_Work to complete_
Give all of the lines again, with nothing added or dropped.

+ + + + + + +

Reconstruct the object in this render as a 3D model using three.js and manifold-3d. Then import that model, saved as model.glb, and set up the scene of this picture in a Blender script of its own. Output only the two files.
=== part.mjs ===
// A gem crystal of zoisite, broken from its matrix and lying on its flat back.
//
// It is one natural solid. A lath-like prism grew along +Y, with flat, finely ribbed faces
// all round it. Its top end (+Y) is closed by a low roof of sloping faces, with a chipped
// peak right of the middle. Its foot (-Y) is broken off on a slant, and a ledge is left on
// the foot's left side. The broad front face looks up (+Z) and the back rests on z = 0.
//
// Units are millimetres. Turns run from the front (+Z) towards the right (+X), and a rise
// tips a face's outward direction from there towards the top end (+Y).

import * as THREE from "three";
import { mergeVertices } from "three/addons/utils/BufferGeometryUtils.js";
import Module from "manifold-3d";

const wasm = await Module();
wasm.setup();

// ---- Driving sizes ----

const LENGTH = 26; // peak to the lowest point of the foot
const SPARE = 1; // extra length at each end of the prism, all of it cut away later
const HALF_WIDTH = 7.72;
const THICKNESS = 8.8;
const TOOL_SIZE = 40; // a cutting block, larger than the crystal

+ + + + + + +

_Written answer_
Reconstruct the object in this render as a 3D model using three.js and manifold-3d. Then import that model, saved as model.glb, and set up the scene of this picture in a Blender script of its own. Output only the two files.
=== part.mjs ===
// A gem crystal of zoisite, broken from its matrix and lying on its flat back.
//
// It is one natural solid. A lath-like prism grew along +Y, with flat, finely ribbed faces
// all round it. Its top end (+Y) is closed by a low roof of sloping faces, with a chipped
// peak right of the middle. Its foot (-Y) is broken off on a slant, and a ledge is left on
// the foot's left side. The broad front face looks up (+Z) and the back rests on z = 0.
//
// Units are millimetres. Turns run from the front (+Z) towards the right (+X), and a rise
// tips a face's outward direction from there towards the top end (+Y).

import * as THREE from "three";
import { mergeVertices } from "three/addons/utils/BufferGeometryUtils.js";
import Module from "manifold-3d";

const wasm = await Module();
wasm.setup();

// ---- Driving sizes ----

const LENGTH = 26; // peak to the lowest point of the foot
const SPARE = 1; // extra length at each end of the prism, all of it cut away later
const HALF_WIDTH = 7.72;
const THICKNESS = 8.8;
const TOOL_SIZE = 40; // a cutting block, larger than the crystal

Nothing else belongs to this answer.